I am also struggling with how to implement centers-based literacy instruction. I keep going back and forth about which is going to run smoother/make it easier for me to run guided reading: timed rotations, or more of an options set up. I am leaning toward options, but I worry that the kids are used to centers and will think that this set up is too "free" and will not stay focused. I guess we'll see. It's also been hard to get things up and running because I'm so behind on my benchmark assessments, and I don't want to spend the time introducing each activity. So they've sort of been stuck on a few things (read with someone, journaling, write about reading, and only one word study activity) while I furiously STEP my kids. Hopefully I'll be done this week and can also get the rest of my literacy activities introduced and get into a rhythm with literacy.

Saturday, October 6, 2012

Reader's Response Letters

I have been thinking of how to modify reader's response letters for a few students in my class.
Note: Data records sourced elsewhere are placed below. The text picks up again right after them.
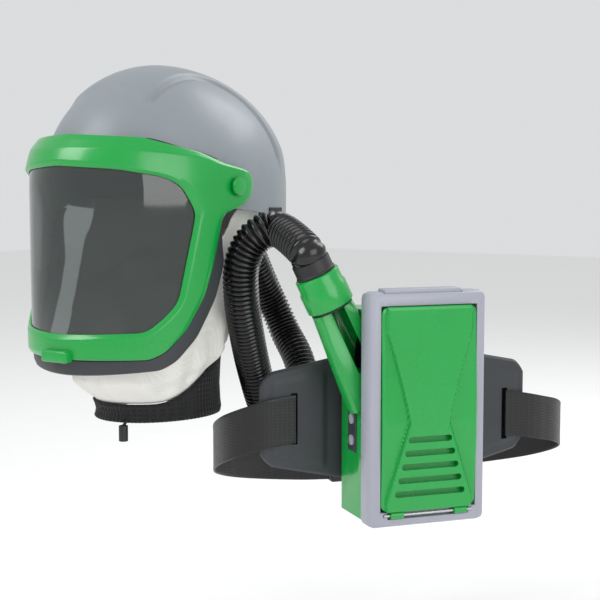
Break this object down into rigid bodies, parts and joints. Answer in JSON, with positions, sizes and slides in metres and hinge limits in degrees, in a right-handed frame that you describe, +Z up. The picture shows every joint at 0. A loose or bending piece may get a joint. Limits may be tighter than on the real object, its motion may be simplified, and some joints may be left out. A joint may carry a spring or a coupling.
{
  "type": "powered air respirator",
  "caption": "Face helmet with a lifting visor, corrugated breathing hose and a belt-worn filter blower with a hinged cover and webbing belt.",
  "frame": {"origin": "the point under the crown strap where the helmet rests on the top of the head", "axes": "+Z up, the helmet faces -Y with its plane of symmetry on YZ; the blower's front is turned 55 degrees from -Y towards +X"},
  "size_m": [0.4679, 0.5327, 0.487],
  "materials": {
    "shell_grey": "satin moulded",
    "green_moulding": "glossy moulded",
    "dark_moulding": "matt moulded",
    "black_moulding": "matt moulded",
    "black_rubber": "matt",
    "clear_lens": "polished clear",
    "white_cloth": "coated woven",
    "black_knit": "rib knit",
    "hose_black": "glossy corrugated",
    "black_webbing": "woven webbing",
    "steel": "turned",
    "circuit_board": "solder mask",
    "filter_media": "pleated fibre",
    "grey_foam": "foam backed"
  },
  "bodies": {
    "root": {"helmet_shell": "shell_grey", "front_frame": "shell_grey", "rear_housing": "green_moulding", "jaw_frame": "dark_moulding", "belt_pad": "dark_moulding", "belt_mount_plate": "dark_moulding", "keypad_panel": "dark_moulding", "air_duct": "dark_moulding", "helmet_inlet": "dark_moulding", "fan_volute": "dark_moulding", "brow_seal": "black_rubber", "filter_seal": "black_rubber", "outlet_seal": "black_rubber", "face_cape": "white_cloth", "neck_cuff": "black_knit", "cuff_toggle": "black_moulding", "rim_clip_left": "black_moulding", "rim_clip_right": "black_moulding", "headband": "black_moulding", "helmet_hose_cuff": "black_moulding", "blower_hose_cuff": "black_moulding", "buckle_socket": "black_moulding", "buckle_plug": "black_moulding", "sweatband": "grey_foam", "belt_pad_liner": "grey_foam", "crown_strap": "black_webbing", "belt_left": "black_webbing", "belt_right": "black_webbing", "breathing_tube": "hose_black", "cover_hinge_pin": "steel", "motor": "steel", "filter_cartridge": "filter_media", "control_board": "circuit_board"},
    "visor": {"visor_bezel": "green_moulding", "visor_lens": "clear_lens", "lens_gasket": "black_rubber", "pivot_cap_left": "green_moulding", "pivot_cap_right": "green_moulding", "pivot_pin_left": "steel", "pivot_pin_right": "steel"},
    "nape": {"nape_band": "black_moulding", "nape_housing": "black_moulding"},
    "knob": {"ratchet_knob": "black_moulding"},
    "cover": {"filter_cover": "green_moulding"},
    "latch": {"cover_latch": "shell_grey"},
    "rotor": {"impeller": "black_moulding", "motor_shaft": "steel"},
    "speed_key": {"speed_button": "shell_grey"},
    "power_key": {"power_button": "shell_grey"},
    "battery": {"battery_pack": "black_moulding"},
    "battery_catch": {"battery_latch": "shell_grey"},
    "collar": {"bayonet_collar": "green_moulding"}
  },
  "joints": [
    {"name": "visor_lift", "type": "hinge", "parent": "root", "child": "visor", "pos_m": [0, -0.024, -0.1], "axis": [-1, 0, 0], "range_deg": [0, 50]},
    {"name": "nape_slide", "type": "slide", "parent": "root", "child": "nape", "axis": [0, -1, 0], "range_m": [0, 0.008]},
    {"name": "ratchet_turn", "type": "hinge", "parent": "nape", "child": "knob", "pos_m": [0, 0.1235, -0.098], "axis": [0, 1, 0], "range_deg": [0, 182]},
    {"name": "cover_open", "type": "hinge", "parent": "root", "child": "cover", "pos_m": [0.304, 0.057, -0.427], "axis": [0.5736, 0.8192, 0], "range_deg": [0, 100]},
    {"name": "latch_press", "type": "slide", "parent": "root", "child": "latch", "axis": [0, 0, -1], "range_m": [0, 0.0015], "stiffness_N_per_m": 800},
    {"name": "impeller_spin", "type": "hinge", "parent": "root", "child": "rotor", "pos_m": [0.26484, 0.07953, -0.283], "axis": [-0.8192, 0.5736, 0], "continuous": true},
    {"name": "speed_press", "type": "slide", "parent": "root", "child": "speed_key", "axis": [0.5736, 0.8192, 0], "range_m": [0, 0.001], "stiffness_N_per_m": 600},
    {"name": "power_press", "type": "slide", "parent": "root", "child": "power_key", "axis": [0.5736, 0.8192, 0], "range_m": [0, 0.001], "stiffness_N_per_m": 600},
    {"name": "battery_slide", "type": "slide", "parent": "root", "child": "battery", "axis": [0, 0, -1], "range_m": [0, 0.07]},
    {"name": "battery_latch_slide", "type": "slide", "parent": "root", "child": "battery_catch", "axis": [0.8192, -0.5736, 0], "range_m": [0, 0.0025], "stiffness_N_per_m": 500},
    {"name": "collar_turn", "type": "hinge", "parent": "root", "child": "collar", "pos_m": [0.21653, 0.01054, -0.21898], "axis": [-0.2514, -0.3591, 0.8988], "range_deg": [0, 35]}
  ],
  "couplings": [
    {"joint": "ratchet_turn", "follows": "nape_slide", "rad_per_m": 392.7}
  ]
}
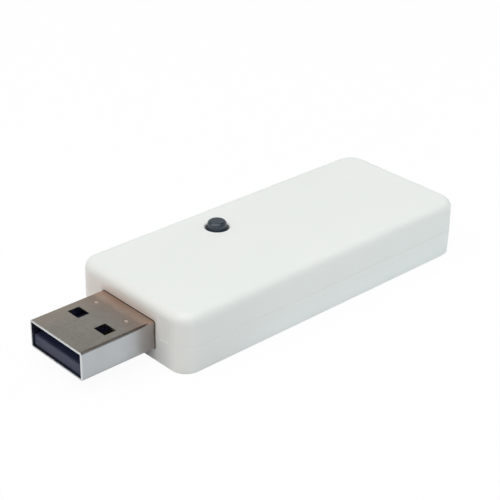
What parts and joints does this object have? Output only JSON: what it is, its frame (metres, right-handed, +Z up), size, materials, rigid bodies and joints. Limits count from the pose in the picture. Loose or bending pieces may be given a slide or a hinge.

Last year I spent the whole year trying to get kids to write higher quality letters, and I think they just didn't really understand what I was looking for, even with the sample on a chart and in the front of their notebooks. This year, I also have students with IEPs in my room during reading, which is new for me. I made a simplified model letter with blanks and prompts for my students with IEPs, but in looking for some online I found another good one that I think I'll use for other students who are struggling. I discovered Ms. Sanchez' class, where Mariely Sanchez has a page devoted to literacy organizers. I am going to use the reader's response journal (for 3-5) in my class for some of my students.